Madame Dudevant était morte un mois auparavant. Elle n’avait pu frustrer mon mari de l’héritage de son père. Elle lui laissait quelques charges qui lui valurent une douzaine de procès et la terre de Guillery, dont il avait déjà pris possession. Que Dieu fasse paix à cette malheureuse femme ! Elle avait été bien coupable envers moi, bien plus que je ne veux le dire. Faisons grâce aux morts ! Ils deviennent meilleurs, je l’espère, dans un monde meilleur. Si les justes ressentiments de celui-ci peuvent leur en retarder l’accès, il y a longtemps que j’ai crié :

« Ouvrez-lui, mon Dieu. »

Et que savons-nous du repentir au lendemain de la mort ? Les orthodoxes disent qu’un instant de contrition parfaite peut laver l’âme de toutes ses souillures, même au seuil de l’éternité.
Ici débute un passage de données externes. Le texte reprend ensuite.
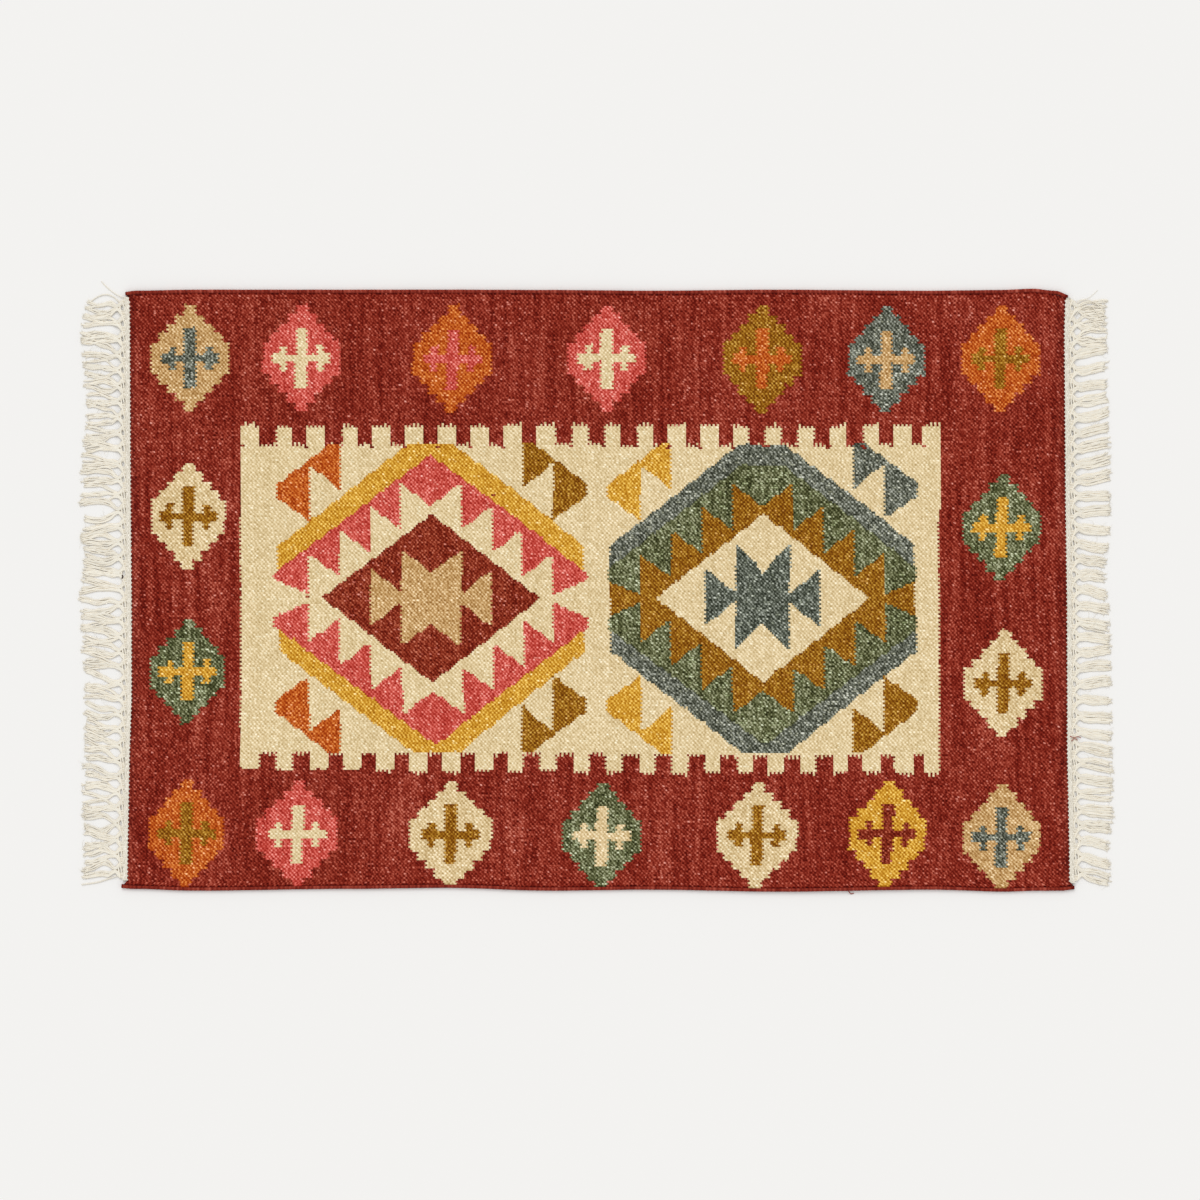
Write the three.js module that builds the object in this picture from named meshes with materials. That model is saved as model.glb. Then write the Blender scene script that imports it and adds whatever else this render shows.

Je le crois avec eux : mais pourquoi veulent-ils qu’aussitôt après la séparation de l’âme et du corps, cette douleur du péché, cette expiation suprême, cesse d’être possible ? Est-ce que l’âme a perdu, selon eux, sa lumière et sa vie en montant vers le tribunal où Dieu l’appelle pour la juger ? Ils ne sont point conséquents, ces catholiques qui regardent la misérable épreuve de cette vie comme définitive, puisqu’ils admettent un purgatoire où l’on pleure, où l’on se repent, où l’on prie.